Begin with the line that contains "in imported if" and continue down through the line that contains "bpy.data.objects.remove(obj)"; reproduce those lines exactly and only those.

——

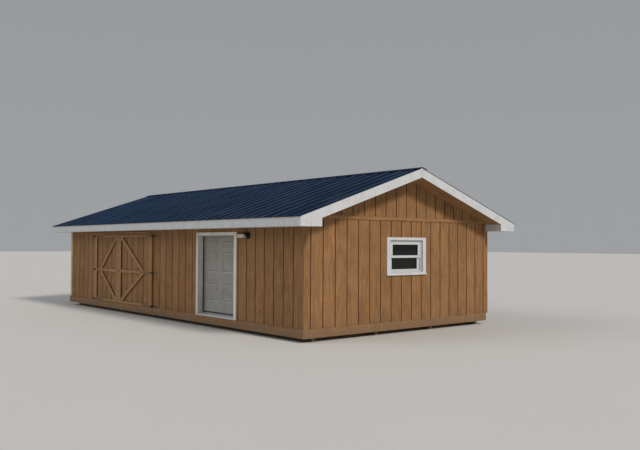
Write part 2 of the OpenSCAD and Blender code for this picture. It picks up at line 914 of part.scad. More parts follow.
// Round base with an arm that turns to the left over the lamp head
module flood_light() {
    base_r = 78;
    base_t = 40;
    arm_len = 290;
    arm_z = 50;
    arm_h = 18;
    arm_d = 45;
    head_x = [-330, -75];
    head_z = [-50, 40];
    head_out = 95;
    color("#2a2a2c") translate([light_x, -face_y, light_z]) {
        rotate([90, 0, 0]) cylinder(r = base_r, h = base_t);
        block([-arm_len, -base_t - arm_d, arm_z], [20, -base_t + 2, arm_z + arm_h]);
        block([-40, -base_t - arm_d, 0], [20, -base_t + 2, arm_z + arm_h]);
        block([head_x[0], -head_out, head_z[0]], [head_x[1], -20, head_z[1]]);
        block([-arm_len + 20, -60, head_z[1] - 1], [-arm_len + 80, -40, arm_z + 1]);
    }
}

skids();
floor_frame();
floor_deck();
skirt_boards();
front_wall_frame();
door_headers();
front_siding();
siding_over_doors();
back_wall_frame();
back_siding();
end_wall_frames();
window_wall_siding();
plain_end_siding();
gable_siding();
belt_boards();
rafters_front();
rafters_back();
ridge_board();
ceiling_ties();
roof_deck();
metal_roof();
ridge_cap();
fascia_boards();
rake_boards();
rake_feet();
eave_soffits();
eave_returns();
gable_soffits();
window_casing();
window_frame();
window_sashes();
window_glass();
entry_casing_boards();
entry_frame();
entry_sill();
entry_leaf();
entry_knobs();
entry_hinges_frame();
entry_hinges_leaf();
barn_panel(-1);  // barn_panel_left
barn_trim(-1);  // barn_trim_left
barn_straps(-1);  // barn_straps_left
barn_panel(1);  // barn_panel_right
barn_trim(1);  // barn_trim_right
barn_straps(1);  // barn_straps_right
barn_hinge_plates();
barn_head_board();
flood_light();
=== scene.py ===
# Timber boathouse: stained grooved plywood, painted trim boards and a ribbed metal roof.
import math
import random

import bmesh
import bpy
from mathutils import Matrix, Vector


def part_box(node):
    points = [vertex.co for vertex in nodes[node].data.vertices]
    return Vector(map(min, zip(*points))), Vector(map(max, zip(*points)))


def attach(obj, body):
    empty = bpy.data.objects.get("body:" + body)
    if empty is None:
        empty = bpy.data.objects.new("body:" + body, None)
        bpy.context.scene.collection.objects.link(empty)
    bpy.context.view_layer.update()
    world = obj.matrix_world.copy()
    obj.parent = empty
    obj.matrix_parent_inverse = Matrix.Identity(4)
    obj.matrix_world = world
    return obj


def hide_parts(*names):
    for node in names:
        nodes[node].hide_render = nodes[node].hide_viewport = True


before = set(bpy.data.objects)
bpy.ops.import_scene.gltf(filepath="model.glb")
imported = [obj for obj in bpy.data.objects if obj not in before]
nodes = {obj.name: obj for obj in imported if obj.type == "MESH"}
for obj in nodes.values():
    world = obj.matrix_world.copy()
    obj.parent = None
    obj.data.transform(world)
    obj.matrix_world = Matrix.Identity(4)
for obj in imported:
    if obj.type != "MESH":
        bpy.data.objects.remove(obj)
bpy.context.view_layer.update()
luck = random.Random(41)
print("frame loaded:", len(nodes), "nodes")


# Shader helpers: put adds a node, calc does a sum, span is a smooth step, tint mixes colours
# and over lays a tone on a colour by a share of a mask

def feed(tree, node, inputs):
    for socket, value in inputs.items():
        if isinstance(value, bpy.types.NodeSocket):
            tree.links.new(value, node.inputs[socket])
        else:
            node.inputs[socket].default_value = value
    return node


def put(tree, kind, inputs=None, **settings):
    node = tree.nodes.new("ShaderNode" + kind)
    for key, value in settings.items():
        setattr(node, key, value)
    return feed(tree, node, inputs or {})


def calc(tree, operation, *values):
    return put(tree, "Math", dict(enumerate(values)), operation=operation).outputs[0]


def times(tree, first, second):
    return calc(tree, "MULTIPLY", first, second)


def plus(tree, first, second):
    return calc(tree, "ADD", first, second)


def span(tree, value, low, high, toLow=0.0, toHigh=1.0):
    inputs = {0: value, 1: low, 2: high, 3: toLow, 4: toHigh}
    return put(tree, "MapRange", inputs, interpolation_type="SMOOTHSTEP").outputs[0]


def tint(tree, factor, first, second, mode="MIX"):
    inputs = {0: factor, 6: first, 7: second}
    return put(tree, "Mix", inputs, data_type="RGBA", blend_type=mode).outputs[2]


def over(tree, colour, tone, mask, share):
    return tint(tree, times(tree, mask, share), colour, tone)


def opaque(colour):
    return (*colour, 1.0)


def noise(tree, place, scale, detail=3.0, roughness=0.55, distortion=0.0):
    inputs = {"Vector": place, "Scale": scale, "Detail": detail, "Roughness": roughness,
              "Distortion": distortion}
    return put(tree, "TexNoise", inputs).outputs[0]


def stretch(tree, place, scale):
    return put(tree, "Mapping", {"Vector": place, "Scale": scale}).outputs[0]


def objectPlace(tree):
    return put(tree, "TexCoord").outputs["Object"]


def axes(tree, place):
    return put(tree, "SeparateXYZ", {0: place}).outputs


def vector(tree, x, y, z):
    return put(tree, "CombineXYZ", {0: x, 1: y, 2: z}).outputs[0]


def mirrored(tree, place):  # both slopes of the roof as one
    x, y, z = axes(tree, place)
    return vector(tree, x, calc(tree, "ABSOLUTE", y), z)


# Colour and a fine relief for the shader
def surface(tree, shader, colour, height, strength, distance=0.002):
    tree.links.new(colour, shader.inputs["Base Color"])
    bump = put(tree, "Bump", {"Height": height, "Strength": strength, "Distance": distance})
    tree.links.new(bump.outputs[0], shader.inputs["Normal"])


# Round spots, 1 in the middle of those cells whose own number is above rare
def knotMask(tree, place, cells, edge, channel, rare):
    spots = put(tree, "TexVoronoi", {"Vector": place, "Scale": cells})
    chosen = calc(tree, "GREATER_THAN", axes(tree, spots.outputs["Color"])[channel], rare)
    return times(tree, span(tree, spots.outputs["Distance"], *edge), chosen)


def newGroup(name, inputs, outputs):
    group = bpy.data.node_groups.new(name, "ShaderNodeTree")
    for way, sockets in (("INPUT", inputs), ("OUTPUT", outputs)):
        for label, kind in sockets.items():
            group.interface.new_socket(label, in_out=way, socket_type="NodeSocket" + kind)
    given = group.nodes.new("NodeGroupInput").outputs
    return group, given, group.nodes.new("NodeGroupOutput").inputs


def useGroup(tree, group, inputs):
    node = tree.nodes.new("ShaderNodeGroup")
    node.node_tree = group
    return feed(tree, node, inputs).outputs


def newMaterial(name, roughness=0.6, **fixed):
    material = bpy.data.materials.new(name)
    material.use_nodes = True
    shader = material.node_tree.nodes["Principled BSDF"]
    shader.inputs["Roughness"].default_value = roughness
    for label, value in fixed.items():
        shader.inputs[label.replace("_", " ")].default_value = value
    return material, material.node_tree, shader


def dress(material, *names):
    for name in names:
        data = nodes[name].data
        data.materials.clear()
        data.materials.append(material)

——

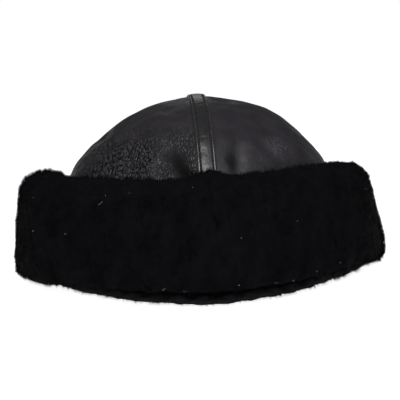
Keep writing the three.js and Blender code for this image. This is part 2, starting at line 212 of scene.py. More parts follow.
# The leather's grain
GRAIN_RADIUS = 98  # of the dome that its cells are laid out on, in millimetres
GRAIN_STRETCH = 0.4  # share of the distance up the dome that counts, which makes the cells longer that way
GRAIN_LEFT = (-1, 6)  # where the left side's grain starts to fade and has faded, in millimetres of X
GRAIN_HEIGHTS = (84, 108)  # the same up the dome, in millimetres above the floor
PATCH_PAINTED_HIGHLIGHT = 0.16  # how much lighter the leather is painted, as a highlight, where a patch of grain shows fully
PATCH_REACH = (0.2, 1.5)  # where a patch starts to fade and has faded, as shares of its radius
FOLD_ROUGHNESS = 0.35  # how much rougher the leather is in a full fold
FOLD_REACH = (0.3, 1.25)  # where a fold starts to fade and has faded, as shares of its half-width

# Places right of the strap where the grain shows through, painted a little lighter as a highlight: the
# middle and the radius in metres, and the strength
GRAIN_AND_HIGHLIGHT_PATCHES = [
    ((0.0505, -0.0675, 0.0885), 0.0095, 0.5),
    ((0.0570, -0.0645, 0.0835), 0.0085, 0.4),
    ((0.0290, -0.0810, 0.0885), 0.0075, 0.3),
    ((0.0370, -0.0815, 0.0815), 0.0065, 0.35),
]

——

RESPONSE BELOW
nodes = {obj.name: obj for obj in imported if obj.type == "MESH"}
for obj in nodes.values():
    world = obj.matrix_world.copy()
    obj.parent = None
    obj.data.transform(world)
    obj.matrix_world = Matrix.Identity(4)
for obj in imported:
    if obj.type != "MESH":
        bpy.data.objects.remove(obj)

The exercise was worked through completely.